We also hit up the Disney store that told us that a shipment was coming in on Friday, so my mission is to check with them tomorrow to see if Bolt was shipped with that. Cross your fingers!

We had some dinner (Chicken bowl, estra sauce!) and enjoyed the happiness that is a mall.

Of course last night was the whole American Idol debacle that had me fuming, but on the plus side, it gave Ken and I some better couple time since we were not just watching the show and rushing off to bed so that I could get a handful of hours of sleep. The boys must have sensed our need for privacy, also, as neither had any real issues going to bed. Even Bobby, who normally comes out for multiple glasses of water, which also includes a request for a hug and kiss and an answer to some random question, only came out maybe once. It was odd! Good, but odd.

I should really be doing some work, but I was feeling verbose this morning, as evident by the fact that I have 3 pages here and the other 2 on the American Idol stuff. I have a feeling that today has a potential for being craptastic based on the couple of orders I have up. Yesterday was supposed to be that day, but shockingly I had a sales rep actually back me on something, and the boss left me alone. Woo hoo!
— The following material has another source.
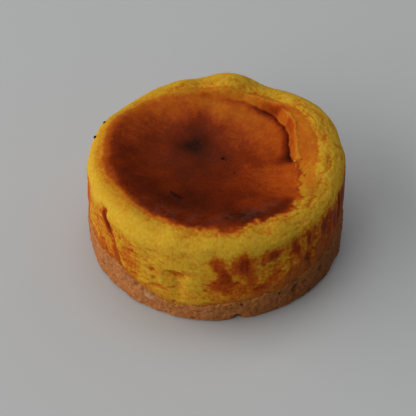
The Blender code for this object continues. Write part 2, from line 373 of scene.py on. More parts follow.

Ok, I have made an appointment for the doc despite Ken telling me I am probably fine. I am probably fine, but it doesn’t hurt to go and check, I figure. I have health coverage, I might as well use it, right? I am now leaving work around 1, perhaps a smidge sooner depending on how I feel. I still need to go by an ATM and get gas, so I may duck out earlier just to make sure I get those done so I can make it to the doc in time.

Apparently I do not need to go by an ATM as Ken took care of all the banking needs. YAY! I still need gas, so I may still leave a little early. We will see. I just don’t want to sit around in the waiting room too long. The good news, I know I have my book in the car, so I will have something to read. YAY!